Tuesday, December 16, 2008

"All were looking for gains this year, and their targets at the start of the year are far above where the S&P 500 is currently trading."

This isn't fair, really, but if you're going to pretend that you can predict the future better than anyone else, it shouldn't be unexpected. I guess when you're wrong, as I told John Gapper, it's better to be gloriously wrong. From Bespoke:

"Bloomberg
recently surveyed market strategists for their 2009 S&P 500 price targets, and collectively, they're looking for a gain of 21.8% from the index's current price level.
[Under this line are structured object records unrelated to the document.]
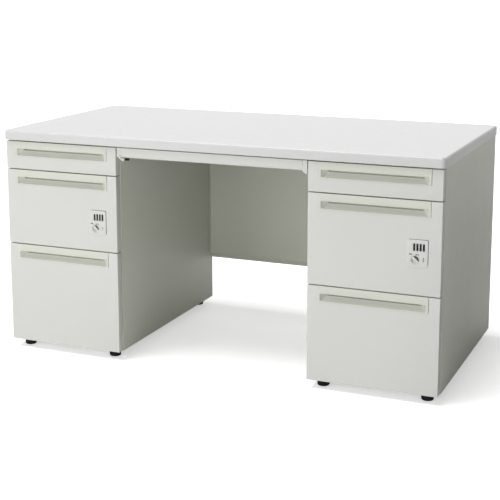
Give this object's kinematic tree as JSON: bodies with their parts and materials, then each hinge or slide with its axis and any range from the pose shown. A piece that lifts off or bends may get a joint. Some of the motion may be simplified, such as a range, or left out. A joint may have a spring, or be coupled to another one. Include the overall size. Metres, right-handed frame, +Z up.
{
  "type": "double-pedestal desk",
  "caption": "Steel pedestal desk with a white board top, pedestal drawers with recessed pulls and dial locks, a shallow centre drawer and a modesty panel.",
  "frame": {"origin": "on the floor, under the middle of the desktop", "axes": "+X to the sitter's right along the desk's length, +Y to the back of the desk, +Z up"},
  "size_m": [1.4, 0.7, 0.7],
  "materials": {
    "laminate": "white melamine board with a smooth post-formed edge",
    "case_paint": "warm light grey powder coat, fine texture, satin",
    "front_paint": "warm light grey powder coat, fine texture, satin",
    "tray_paint": "light grey paint, satin",
    "slide_steel": "bright zinc plate",
    "pull_plastic": "moulded, fine spark texture",
    "lock_plastic": "moulded, satin",
    "tray_plastic": "moulded, fine texture",
    "black_plastic": "moulded, satin"
  },
  "bodies": {
    "desk_frame": {"desktop": "laminate", "modesty_panel": "case_paint", "left_outer_shell": "case_paint", "left_inner_side": "case_paint", "left_base_pan": "case_paint", "left_top_frame": "case_paint", "left_outer_rails": "slide_steel", "left_inner_rails": "slide_steel", "left_hanger": "front_paint", "right_outer_shell": "case_paint", "right_inner_side": "case_paint", "right_base_pan": "case_paint", "right_top_frame": "case_paint", "right_outer_rails": "slide_steel", "right_inner_rails": "slide_steel", "right_hanger": "front_paint"},
    "centre_drawer": {"centre_drawer_front": "front_paint", "centre_drawer_tray": "tray_plastic"},
    "left_front_outer_foot": {"left_front_outer_foot": "black_plastic"},
    "left_rear_outer_foot": {"left_rear_outer_foot": "black_plastic"},
    "left_front_inner_foot": {"left_front_inner_foot": "black_plastic"},
    "left_rear_inner_foot": {"left_rear_inner_foot": "black_plastic"},
    "left_top_drawer": {"left_top_drawer_front": "front_paint", "left_top_drawer_pull": "pull_plastic", "left_top_drawer_tray": "tray_paint"},
    "left_middle_drawer": {"left_middle_drawer_front": "front_paint", "left_middle_drawer_pull": "pull_plastic", "left_middle_drawer_tray": "tray_paint", "left_lock_housing": "lock_plastic"},
    "left_bottom_drawer": {"left_bottom_drawer_front": "front_paint", "left_bottom_drawer_pull": "pull_plastic", "left_bottom_drawer_tray": "tray_paint"},
    "left_outer_slider": {"left_outer_slider": "slide_steel"},
    "left_inner_slider": {"left_inner_slider": "slide_steel"},
    "left_lock_dial_1": {"left_lock_dial_1": "black_plastic"},
    "left_lock_dial_2": {"left_lock_dial_2": "black_plastic"},
    "left_lock_dial_3": {"left_lock_dial_3": "black_plastic"},
    "left_lock_dial_4": {"left_lock_dial_4": "black_plastic"},
    "left_lock_thumb_turn": {"left_lock_thumb_turn": "lock_plastic"},
    "right_front_outer_foot": {"right_front_outer_foot": "black_plastic"},
    "right_rear_outer_foot": {"right_rear_outer_foot": "black_plastic"},
    "right_front_inner_foot": {"right_front_inner_foot": "black_plastic"},
    "right_rear_inner_foot": {"right_rear_inner_foot": "black_plastic"},
    "right_top_drawer": {"right_top_drawer_front": "front_paint", "right_top_drawer_pull": "pull_plastic", "right_top_drawer_tray": "tray_paint"},
    "right_middle_drawer": {"right_middle_drawer_front": "front_paint", "right_middle_drawer_pull": "pull_plastic", "right_middle_drawer_tray": "tray_paint", "right_lock_housing": "lock_plastic"},
    "right_bottom_drawer": {"right_bottom_drawer_front": "front_paint", "right_bottom_drawer_pull": "pull_plastic", "right_bottom_drawer_tray": "tray_paint"},
    "right_outer_slider": {"right_outer_slider": "slide_steel"},
    "right_inner_slider": {"right_inner_slider": "slide_steel"},
    "right_lock_dial_1": {"right_lock_dial_1": "black_plastic"},
    "right_lock_dial_2": {"right_lock_dial_2": "black_plastic"},
    "right_lock_dial_3": {"right_lock_dial_3": "black_plastic"},
    "right_lock_dial_4": {"right_lock_dial_4": "black_plastic"},
    "right_lock_thumb_turn": {"right_lock_thumb_turn": "lock_plastic"}
  },
  "joints": [
    {"name": "left_front_outer_foot_turn", "type": "hinge", "parent": "desk_frame", "child": "left_front_outer_foot", "pos_m": [-0.655, -0.301, 0.012], "axis": [0, 0, -1], "range_deg": [0, 2160]},
    {"name": "left_rear_outer_foot_turn", "type": "hinge", "parent": "desk_frame", "child": "left_rear_outer_foot", "pos_m": [-0.655, 0.31, 0.012], "axis": [0, 0, -1], "range_deg": [0, 2160]},
    {"name": "left_front_inner_foot_turn", "type": "hinge", "parent": "desk_frame", "child": "left_front_inner_foot", "pos_m": [-0.345, -0.301, 0.012], "axis": [0, 0, -1], "range_deg": [0, 2160]},
    {"name": "left_rear_inner_foot_turn", "type": "hinge", "parent": "desk_frame", "child": "left_rear_inner_foot", "pos_m": [-0.345, 0.31, 0.012], "axis": [0, 0, -1], "range_deg": [0, 2160]},
    {"name": "left_top_drawer_slide", "type": "slide", "parent": "desk_frame", "child": "left_top_drawer", "axis": [0, -1, 0], "range_m": [0, 0.4]},
    {"name": "left_middle_drawer_slide", "type": "slide", "parent": "desk_frame", "child": "left_middle_drawer", "axis": [0, -1, 0], "range_m": [0, 0.4]},
    {"name": "left_bottom_drawer_slide", "type": "slide", "parent": "desk_frame", "child": "left_bottom_drawer", "axis": [0, -1, 0], "range_m": [0, 0.54]},
    {"name": "left_outer_slider_travel", "type": "slide", "parent": "desk_frame", "child": "left_outer_slider", "axis": [0, -1, 0], "range_m": [0, 0.27]},
    {"name": "left_inner_slider_travel", "type": "slide", "parent": "desk_frame", "child": "left_inner_slider", "axis": [0, -1, 0], "range_m": [0, 0.27]},
    {"name": "left_lock_dial_1_spin", "type": "hinge", "parent": "left_middle_drawer", "child": "left_lock_dial_1", "pos_m": [-0.3828, -0.3355, 0.4473], "axis": [1, 0, 0], "continuous": true},
    {"name": "left_lock_dial_2_spin", "type": "hinge", "parent": "left_middle_drawer", "child": "left_lock_dial_2", "pos_m": [-0.3738, -0.3355, 0.4473], "axis": [1, 0, 0], "continuous": true},
    {"name": "left_lock_dial_3_spin", "type": "hinge", "parent": "left_middle_drawer", "child": "left_lock_dial_3", "pos_m": [-0.3648, -0.3355, 0.4473], "axis": [1, 0, 0], "continuous": true},
    {"name": "left_lock_dial_4_spin", "type": "hinge", "parent": "left_middle_drawer", "child": "left_lock_dial_4", "pos_m": [-0.3558, -0.3355, 0.4473], "axis": [1, 0, 0], "continuous": true},
    {"name": "left_lock_thumb_turn_turn", "type": "hinge", "parent": "left_middle_drawer", "child": "left_lock_thumb_turn", "pos_m": [-0.38, -0.344, 0.4115], "axis": [0, 1, 0], "range_deg": [0, 90]},
    {"name": "right_front_outer_foot_turn", "type": "hinge", "parent": "desk_frame", "child": "right_front_outer_foot", "pos_m": [0.655, -0.301, 0.012], "axis": [0, 0, -1], "range_deg": [0, 2160]},
    {"name": "right_rear_outer_foot_turn", "type": "hinge", "parent": "desk_frame", "child": "right_rear_outer_foot", "pos_m": [0.655, 0.31, 0.012], "axis": [0, 0, -1], "range_deg": [0, 2160]},
    {"name": "right_front_inner_foot_turn", "type": "hinge", "parent": "desk_frame", "child": "right_front_inner_foot", "pos_m": [0.345, -0.301, 0.012], "axis": [0, 0, -1], "range_deg": [0, 2160]},
    {"name": "right_rear_inner_foot_turn", "type": "hinge", "parent": "desk_frame", "child": "right_rear_inner_foot", "pos_m": [0.345, 0.31, 0.012], "axis": [0, 0, -1], "range_deg": [0, 2160]},
    {"name": "right_top_drawer_slide", "type": "slide", "parent": "desk_frame", "child": "right_top_drawer", "axis": [0, -1, 0], "range_m": [0, 0.4]},
    {"name": "right_middle_drawer_slide", "type": "slide", "parent": "desk_frame", "child": "right_middle_drawer", "axis": [0, -1, 0], "range_m": [0, 0.4]},
    {"name": "right_bottom_drawer_slide", "type": "slide", "parent": "desk_frame", "child": "right_bottom_drawer", "axis": [0, -1, 0], "range_m": [0, 0.54]},
    {"name": "right_outer_slider_travel", "type": "slide", "parent": "desk_frame", "child": "right_outer_slider", "axis": [0, -1, 0], "range_m": [0, 0.27]},
    {"name": "right_inner_slider_travel", "type": "slide", "parent": "desk_frame", "child": "right_inner_slider", "axis": [0, -1, 0], "range_m": [0, 0.27]},
    {"name": "right_lock_dial_1_spin", "type": "hinge", "parent": "right_middle_drawer", "child": "right_lock_dial_1", "pos_m": [0.6172, -0.3355, 0.4473], "axis": [1, 0, 0], "continuous": true},
    {"name": "right_lock_dial_2_spin", "type": "hinge", "parent": "right_middle_drawer", "child": "right_lock_dial_2", "pos_m": [0.6262, -0.3355, 0.4473], "axis": [1, 0, 0], "continuous": true},
    {"name": "right_lock_dial_3_spin", "type": "hinge", "parent": "right_middle_drawer", "child": "right_lock_dial_3", "pos_m": [0.6352, -0.3355, 0.4473], "axis": [1, 0, 0], "continuous": true},
    {"name": "right_lock_dial_4_spin", "type": "hinge", "parent": "right_middle_drawer", "child": "right_lock_dial_4", "pos_m": [0.6442, -0.3355, 0.4473], "axis": [1, 0, 0], "continuous": true},
    {"name": "right_lock_thumb_turn_turn", "type": "hinge", "parent": "right_middle_drawer", "child": "right_lock_thumb_turn", "pos_m": [0.62, -0.344, 0.4115], "axis": [0, 1, 0], "range_deg": [0, 90]},
    {"name": "centre_drawer_slide", "type": "slide", "parent": "desk_frame", "child": "centre_drawer", "axis": [0, -1, 0], "range_m": [0, 0.3]}
  ],
  "couplings": [
    {"joint": "left_outer_slider_travel", "follows": "left_bottom_drawer_slide", "ratio": 0.5},
    {"joint": "left_inner_slider_travel", "follows": "left_bottom_drawer_slide", "ratio": 0.5},
    {"joint": "right_outer_slider_travel", "follows": "right_bottom_drawer_slide", "ratio": 0.5},
    {"joint": "right_inner_slider_travel", "follows": "right_bottom_drawer_slide", "ratio": 0.5}
  ]
}
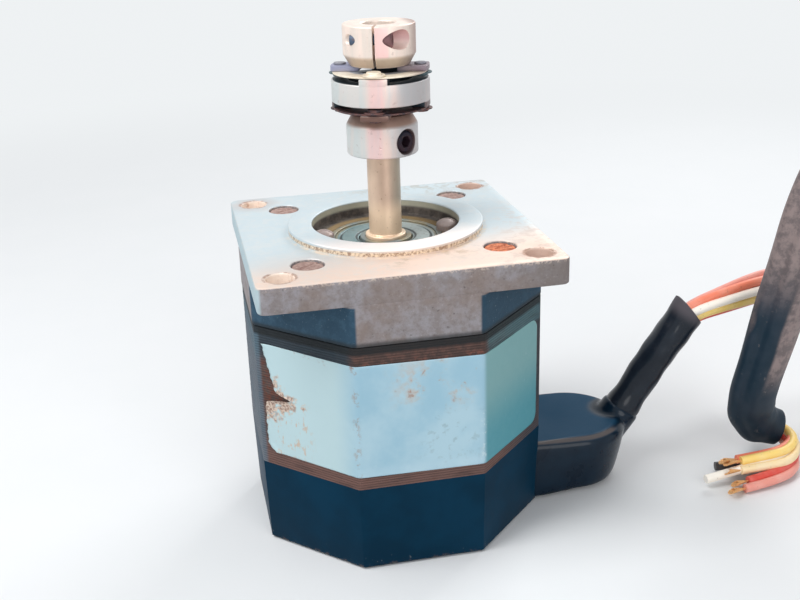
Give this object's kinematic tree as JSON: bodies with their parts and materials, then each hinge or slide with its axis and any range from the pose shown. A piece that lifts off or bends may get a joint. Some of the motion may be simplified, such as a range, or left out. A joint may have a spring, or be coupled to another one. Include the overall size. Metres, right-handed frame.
{
  "type": "stepper motor with disc coupling",
  "caption": "Octagonal hybrid stepper motor with a square flange, round pilot, double-disc shaft coupling and loose leads from a side boot.",
  "frame": {"origin": "centre of the rear face, on the shaft's axis, where the motor stands", "axes": "+Z along the shaft towards the coupling, +X towards the boot of the leads, -Y towards the viewer"},
  "size_m": [0.1616, 0.0564, 0.0983],
  "materials": {
    "cast_aluminium": "machined mounting face on a mottled, stained casting",
    "black_cast": "smooth satin black",
    "laminations": "stacked sheet steel, dark with light rust",
    "plated_screw": "worn plating, lightly rusted",
    "black_screw": "black oxide",
    "bobbin_plastic": "plain moulded",
    "copper_wire": "enamelled copper wire",
    "bearing_steel": "ground",
    "pressed_steel": "pressed sheet",
    "spring_steel": "thin rolled sheet",
    "shaft_steel": "ground, lightly stained",
    "magnet": "sintered",
    "coupling_aluminium": "bright turned",
    "moulded_rubber": "satin black",
    "shrink_sleeving": "satin black",
    "wire_insulation": "mixed orange, red, white, yellow and pink wires"
  },
  "bodies": {
    "motor_body": {"front_bell": "cast_aluminium", "rear_bell": "black_cast", "housing_screws": "plated_screw", "bearing_clamp_screws": "plated_screw", "stator_core": "laminations", "front_bobbin_frame": "bobbin_plastic", "rear_bobbin_frame": "bobbin_plastic", "phase_a_coils": "copper_wire", "phase_b_coils": "copper_wire", "front_bearing_outer_race": "bearing_steel", "front_bearing_shields": "pressed_steel", "rear_bearing_outer_race": "bearing_steel", "rear_bearing_shields": "pressed_steel", "spring_washer": "spring_steel", "lead_boot": "moulded_rubber", "lead_tube": "shrink_sleeving", "lead_core": "wire_insulation", "lead_bundle": "wire_insulation", "lead_sleeve": "shrink_sleeving", "lead_tail": "wire_insulation"},
    "rotor": {"shaft": "shaft_steel", "rear_rotor_cup": "laminations", "front_rotor_cup": "laminations", "rotor_magnet": "magnet", "front_bearing_inner_race": "bearing_steel", "rear_bearing_inner_race": "bearing_steel", "shaft_hub": "coupling_aluminium", "set_screw": "black_screw", "lower_hub_rivets": "plated_screw"},
    "front_ball_set": {"front_bearing_balls": "bearing_steel", "front_bearing_cage": "pressed_steel"},
    "rear_ball_set": {"rear_bearing_balls": "bearing_steel", "rear_bearing_cage": "pressed_steel"},
    "lower_disc": {"lower_disc": "spring_steel"},
    "coupling_ring": {"coupling_ring": "coupling_aluminium", "ring_rivets": "plated_screw"},
    "upper_disc": {"upper_disc": "spring_steel"},
    "clamp_hub": {"clamp_hub": "coupling_aluminium", "clamp_screw": "plated_screw", "upper_hub_rivets": "plated_screw"}
  },
  "joints": [
    {"name": "rotor_spin", "type": "hinge", "parent": "motor_body", "child": "rotor", "pos_m": [0, 0, 0.03185], "axis": [0, 0, 1], "continuous": true},
    {"name": "front_balls_spin", "type": "hinge", "parent": "motor_body", "child": "front_ball_set", "pos_m": [0, 0, 0.0539], "axis": [0, 0, 1], "continuous": true},
    {"name": "rear_balls_spin", "type": "hinge", "parent": "motor_body", "child": "rear_ball_set", "pos_m": [0, 0, 0.00745], "axis": [0, 0, 1], "continuous": true},
    {"name": "lower_disc_bend", "type": "hinge", "parent": "rotor", "child": "lower_disc", "pos_m": [0, 0, 0.08285], "axis": [-0.342, -0.9397, 0], "range_deg": [-1, 1], "stiffness_Nm_per_rad": 0.02},
    {"name": "ring_bend", "type": "hinge", "parent": "lower_disc", "child": "coupling_ring", "pos_m": [0, 0, 0.08285], "axis": [0.9397, -0.342, 0], "range_deg": [-1, 1], "stiffness_Nm_per_rad": 0.02},
    {"name": "upper_disc_bend", "type": "hinge", "parent": "coupling_ring", "child": "upper_disc", "pos_m": [0, 0, 0.08955], "axis": [-0.342, -0.9397, 0], "range_deg": [-1, 1], "stiffness_Nm_per_rad": 0.02},
    {"name": "clamp_hub_bend", "type": "hinge", "parent": "upper_disc", "child": "clamp_hub", "pos_m": [0, 0, 0.08955], "axis": [0.9397, -0.342, 0], "range_deg": [-1, 1], "stiffness_Nm_per_rad": 0.02}
  ],
  "couplings": [
    {"joint": "front_balls_spin", "follows": "rotor_spin", "ratio": 0.36767},
    {"joint": "rear_balls_spin", "follows": "rotor_spin", "ratio": 0.36767}
  ]
}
As shown below, UBS is the most bullish of the group with a year-end 2009 price target of 1,300 (a 47.2% gain). UBS was the most bullish last year as well with a 2008 price target of 1,700. Goldman and Strategas are the second most bullish this year with price targets of 1,100. Credit Suisse has a target of 1,050 (for mid-year '09), Citi and HSBC are at 1,000, and Merrill Lynch is at 975. Merrill is the least bullish strategist of those surveyed, but they're still looking for a gain of 10.4% from current levels.

For those looking for direction from these strategists, their 2008 projections should be noted. All were looking for gains this year, and their targets at the start of the year are far above where the S&P 500 is currently trading.